▶ **WHAT NEEDS TO BE DONE**:
Write out the whole listing again, exactly.

▶ **MATERIAL PROVIDED**:
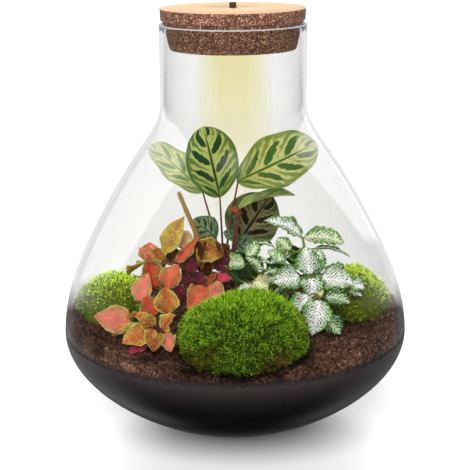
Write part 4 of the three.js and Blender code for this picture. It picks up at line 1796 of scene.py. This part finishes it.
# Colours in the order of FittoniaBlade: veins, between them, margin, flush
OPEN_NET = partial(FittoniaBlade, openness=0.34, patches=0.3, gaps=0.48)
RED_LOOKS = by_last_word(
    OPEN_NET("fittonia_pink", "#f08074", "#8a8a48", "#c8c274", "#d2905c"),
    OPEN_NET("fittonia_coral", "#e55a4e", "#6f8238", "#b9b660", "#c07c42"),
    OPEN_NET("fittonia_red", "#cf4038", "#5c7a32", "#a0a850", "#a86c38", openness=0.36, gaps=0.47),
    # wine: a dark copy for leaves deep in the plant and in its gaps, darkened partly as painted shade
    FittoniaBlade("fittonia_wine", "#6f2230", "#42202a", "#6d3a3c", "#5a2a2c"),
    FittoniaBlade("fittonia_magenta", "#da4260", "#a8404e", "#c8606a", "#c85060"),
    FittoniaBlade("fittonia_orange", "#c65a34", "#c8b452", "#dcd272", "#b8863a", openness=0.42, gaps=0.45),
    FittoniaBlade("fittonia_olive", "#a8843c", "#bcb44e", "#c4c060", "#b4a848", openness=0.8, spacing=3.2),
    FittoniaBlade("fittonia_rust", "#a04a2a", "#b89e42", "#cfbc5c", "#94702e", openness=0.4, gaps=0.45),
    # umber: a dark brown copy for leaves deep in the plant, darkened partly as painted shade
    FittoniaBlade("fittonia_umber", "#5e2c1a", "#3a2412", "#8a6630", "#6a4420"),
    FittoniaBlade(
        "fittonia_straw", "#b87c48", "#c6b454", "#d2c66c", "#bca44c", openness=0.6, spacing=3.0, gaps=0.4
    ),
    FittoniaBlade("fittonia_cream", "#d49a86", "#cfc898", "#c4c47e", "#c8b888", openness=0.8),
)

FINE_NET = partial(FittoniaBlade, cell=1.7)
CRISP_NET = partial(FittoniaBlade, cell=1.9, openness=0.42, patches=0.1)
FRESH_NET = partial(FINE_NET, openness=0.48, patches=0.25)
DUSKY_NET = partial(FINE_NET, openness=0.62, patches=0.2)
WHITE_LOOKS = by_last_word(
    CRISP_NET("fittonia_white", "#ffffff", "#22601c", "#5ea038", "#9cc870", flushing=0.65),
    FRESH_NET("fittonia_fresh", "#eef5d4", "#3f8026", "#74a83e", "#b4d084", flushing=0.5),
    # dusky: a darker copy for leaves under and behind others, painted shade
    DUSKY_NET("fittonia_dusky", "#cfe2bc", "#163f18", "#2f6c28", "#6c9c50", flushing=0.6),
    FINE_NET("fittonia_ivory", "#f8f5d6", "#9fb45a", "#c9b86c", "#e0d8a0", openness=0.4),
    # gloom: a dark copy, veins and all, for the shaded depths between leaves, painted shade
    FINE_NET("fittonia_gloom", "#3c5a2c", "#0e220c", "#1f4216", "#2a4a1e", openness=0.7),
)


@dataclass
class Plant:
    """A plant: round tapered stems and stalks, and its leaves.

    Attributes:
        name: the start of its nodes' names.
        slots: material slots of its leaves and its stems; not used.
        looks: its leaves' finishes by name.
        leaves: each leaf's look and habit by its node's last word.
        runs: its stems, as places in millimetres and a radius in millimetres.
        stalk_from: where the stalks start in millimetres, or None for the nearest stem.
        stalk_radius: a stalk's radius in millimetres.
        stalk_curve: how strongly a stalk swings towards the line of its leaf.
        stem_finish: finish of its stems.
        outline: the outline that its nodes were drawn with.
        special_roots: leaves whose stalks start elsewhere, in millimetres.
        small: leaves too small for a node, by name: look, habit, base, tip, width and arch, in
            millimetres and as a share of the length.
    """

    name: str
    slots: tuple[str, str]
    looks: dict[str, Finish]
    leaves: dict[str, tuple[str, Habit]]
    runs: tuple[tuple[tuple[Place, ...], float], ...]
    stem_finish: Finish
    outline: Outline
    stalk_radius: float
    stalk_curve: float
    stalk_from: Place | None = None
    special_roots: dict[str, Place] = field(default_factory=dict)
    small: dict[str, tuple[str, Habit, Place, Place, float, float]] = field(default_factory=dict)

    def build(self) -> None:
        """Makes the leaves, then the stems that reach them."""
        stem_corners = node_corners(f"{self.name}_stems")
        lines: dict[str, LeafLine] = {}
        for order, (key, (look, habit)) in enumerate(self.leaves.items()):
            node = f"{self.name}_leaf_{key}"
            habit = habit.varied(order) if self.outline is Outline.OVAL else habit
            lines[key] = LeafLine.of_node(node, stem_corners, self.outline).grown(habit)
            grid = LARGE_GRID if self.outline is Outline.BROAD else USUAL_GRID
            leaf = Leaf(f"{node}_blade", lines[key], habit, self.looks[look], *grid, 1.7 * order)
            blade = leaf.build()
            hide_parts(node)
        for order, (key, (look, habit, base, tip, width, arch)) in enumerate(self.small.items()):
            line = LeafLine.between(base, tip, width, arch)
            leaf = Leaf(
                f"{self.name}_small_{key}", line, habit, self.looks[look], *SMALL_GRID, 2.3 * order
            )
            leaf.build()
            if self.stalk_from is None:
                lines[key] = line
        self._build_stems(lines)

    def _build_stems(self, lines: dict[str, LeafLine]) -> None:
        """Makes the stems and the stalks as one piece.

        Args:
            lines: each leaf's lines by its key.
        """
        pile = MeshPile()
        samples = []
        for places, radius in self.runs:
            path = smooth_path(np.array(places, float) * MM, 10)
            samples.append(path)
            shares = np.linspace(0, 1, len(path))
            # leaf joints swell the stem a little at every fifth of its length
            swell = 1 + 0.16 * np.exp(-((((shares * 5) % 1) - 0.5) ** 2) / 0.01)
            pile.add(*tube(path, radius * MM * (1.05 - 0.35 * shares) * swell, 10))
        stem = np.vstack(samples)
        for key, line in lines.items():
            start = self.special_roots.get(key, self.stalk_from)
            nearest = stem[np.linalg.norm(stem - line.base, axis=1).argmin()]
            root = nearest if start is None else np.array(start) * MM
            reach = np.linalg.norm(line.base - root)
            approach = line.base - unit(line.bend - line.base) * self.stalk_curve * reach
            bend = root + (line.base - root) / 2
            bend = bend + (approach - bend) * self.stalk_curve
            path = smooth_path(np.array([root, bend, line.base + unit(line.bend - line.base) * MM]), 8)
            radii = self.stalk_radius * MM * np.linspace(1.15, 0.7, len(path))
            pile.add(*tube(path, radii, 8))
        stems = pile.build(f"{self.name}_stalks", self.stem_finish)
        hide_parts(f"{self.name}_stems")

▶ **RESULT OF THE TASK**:
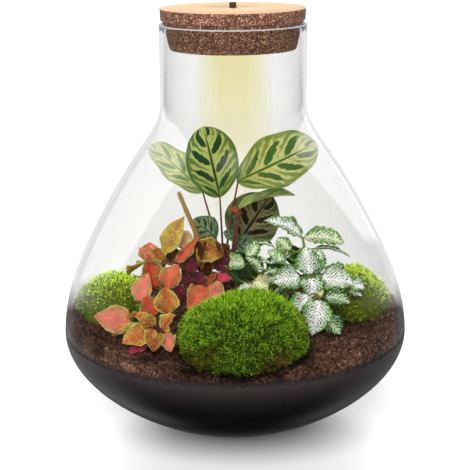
Write part 4 of the three.js and Blender code for this picture. It picks up at line 1796 of scene.py. This part finishes it.
# Colours in the order of FittoniaBlade: veins, between them, margin, flush
OPEN_NET = partial(FittoniaBlade, openness=0.34, patches=0.3, gaps=0.48)
RED_LOOKS = by_last_word(
    OPEN_NET("fittonia_pink", "#f08074", "#8a8a48", "#c8c274", "#d2905c"),
    OPEN_NET("fittonia_coral", "#e55a4e", "#6f8238", "#b9b660", "#c07c42"),
    OPEN_NET("fittonia_red", "#cf4038", "#5c7a32", "#a0a850", "#a86c38", openness=0.36, gaps=0.47),
    # wine: a dark copy for leaves deep in the plant and in its gaps, darkened partly as painted shade
    FittoniaBlade("fittonia_wine", "#6f2230", "#42202a", "#6d3a3c", "#5a2a2c"),
    FittoniaBlade("fittonia_magenta", "#da4260", "#a8404e", "#c8606a", "#c85060"),
    FittoniaBlade("fittonia_orange", "#c65a34", "#c8b452", "#dcd272", "#b8863a", openness=0.42, gaps=0.45),
    FittoniaBlade("fittonia_olive", "#a8843c", "#bcb44e", "#c4c060", "#b4a848", openness=0.8, spacing=3.2),
    FittoniaBlade("fittonia_rust", "#a04a2a", "#b89e42", "#cfbc5c", "#94702e", openness=0.4, gaps=0.45),
    # umber: a dark brown copy for leaves deep in the plant, darkened partly as painted shade
    FittoniaBlade("fittonia_umber", "#5e2c1a", "#3a2412", "#8a6630", "#6a4420"),
    FittoniaBlade(
        "fittonia_straw", "#b87c48", "#c6b454", "#d2c66c", "#bca44c", openness=0.6, spacing=3.0, gaps=0.4
    ),
    FittoniaBlade("fittonia_cream", "#d49a86", "#cfc898", "#c4c47e", "#c8b888", openness=0.8),
)

FINE_NET = partial(FittoniaBlade, cell=1.7)
CRISP_NET = partial(FittoniaBlade, cell=1.9, openness=0.42, patches=0.1)
FRESH_NET = partial(FINE_NET, openness=0.48, patches=0.25)
DUSKY_NET = partial(FINE_NET, openness=0.62, patches=0.2)
WHITE_LOOKS = by_last_word(
    CRISP_NET("fittonia_white", "#ffffff", "#22601c", "#5ea038", "#9cc870", flushing=0.65),
    FRESH_NET("fittonia_fresh", "#eef5d4", "#3f8026", "#74a83e", "#b4d084", flushing=0.5),
    # dusky: a darker copy for leaves under and behind others, painted shade
    DUSKY_NET("fittonia_dusky", "#cfe2bc", "#163f18", "#2f6c28", "#6c9c50", flushing=0.6),
    FINE_NET("fittonia_ivory", "#f8f5d6", "#9fb45a", "#c9b86c", "#e0d8a0", openness=0.4),
    # gloom: a dark copy, veins and all, for the shaded depths between leaves, painted shade
    FINE_NET("fittonia_gloom", "#3c5a2c", "#0e220c", "#1f4216", "#2a4a1e", openness=0.7),
)


@dataclass
class Plant:
    """A plant: round tapered stems and stalks, and its leaves.

    Attributes:
        name: the start of its nodes' names.
        slots: material slots of its leaves and its stems; not used.
        looks: its leaves' finishes by name.
        leaves: each leaf's look and habit by its node's last word.
        runs: its stems, as places in millimetres and a radius in millimetres.
        stalk_from: where the stalks start in millimetres, or None for the nearest stem.
        stalk_radius: a stalk's radius in millimetres.
        stalk_curve: how strongly a stalk swings towards the line of its leaf.
        stem_finish: finish of its stems.
        outline: the outline that its nodes were drawn with.
        special_roots: leaves whose stalks start elsewhere, in millimetres.
        small: leaves too small for a node, by name: look, habit, base, tip, width and arch, in
            millimetres and as a share of the length.
    """

    name: str
    slots: tuple[str, str]
    looks: dict[str, Finish]
    leaves: dict[str, tuple[str, Habit]]
    runs: tuple[tuple[tuple[Place, ...], float], ...]
    stem_finish: Finish
    outline: Outline
    stalk_radius: float
    stalk_curve: float
    stalk_from: Place | None = None
    special_roots: dict[str, Place] = field(default_factory=dict)
    small: dict[str, tuple[str, Habit, Place, Place, float, float]] = field(default_factory=dict)

    def build(self) -> None:
        """Makes the leaves, then the stems that reach them."""
        stem_corners = node_corners(f"{self.name}_stems")
        lines: dict[str, LeafLine] = {}
        for order, (key, (look, habit)) in enumerate(self.leaves.items()):
            node = f"{self.name}_leaf_{key}"
            habit = habit.varied(order) if self.outline is Outline.OVAL else habit
            lines[key] = LeafLine.of_node(node, stem_corners, self.outline).grown(habit)
            grid = LARGE_GRID if self.outline is Outline.BROAD else USUAL_GRID
            leaf = Leaf(f"{node}_blade", lines[key], habit, self.looks[look], *grid, 1.7 * order)
            blade = leaf.build()
            hide_parts(node)
        for order, (key, (look, habit, base, tip, width, arch)) in enumerate(self.small.items()):
            line = LeafLine.between(base, tip, width, arch)
            leaf = Leaf(
                f"{self.name}_small_{key}", line, habit, self.looks[look], *SMALL_GRID, 2.3 * order
            )
            leaf.build()
            if self.stalk_from is None:
                lines[key] = line
        self._build_stems(lines)

    def _build_stems(self, lines: dict[str, LeafLine]) -> None:
        """Makes the stems and the stalks as one piece.

        Args:
            lines: each leaf's lines by its key.
        """
        pile = MeshPile()
        samples = []
        for places, radius in self.runs:
            path = smooth_path(np.array(places, float) * MM, 10)
            samples.append(path)
            shares = np.linspace(0, 1, len(path))
            # leaf joints swell the stem a little at every fifth of its length
            swell = 1 + 0.16 * np.exp(-((((shares * 5) % 1) - 0.5) ** 2) / 0.01)
            pile.add(*tube(path, radius * MM * (1.05 - 0.35 * shares) * swell, 10))
        stem = np.vstack(samples)
        for key, line in lines.items():
            start = self.special_roots.get(key, self.stalk_from)
            nearest = stem[np.linalg.norm(stem - line.base, axis=1).argmin()]
            root = nearest if start is None else np.array(start) * MM
            reach = np.linalg.norm(line.base - root)
            approach = line.base - unit(line.bend - line.base) * self.stalk_curve * reach
            bend = root + (line.base - root) / 2
            bend = bend + (approach - bend) * self.stalk_curve
            path = smooth_path(np.array([root, bend, line.base + unit(line.bend - line.base) * MM]), 8)
            radii = self.stalk_radius * MM * np.linspace(1.15, 0.7, len(path))
            pile.add(*tube(path, radii, 8))
        stems = pile.build(f"{self.name}_stalks", self.stem_finish)
        hide_parts(f"{self.name}_stems")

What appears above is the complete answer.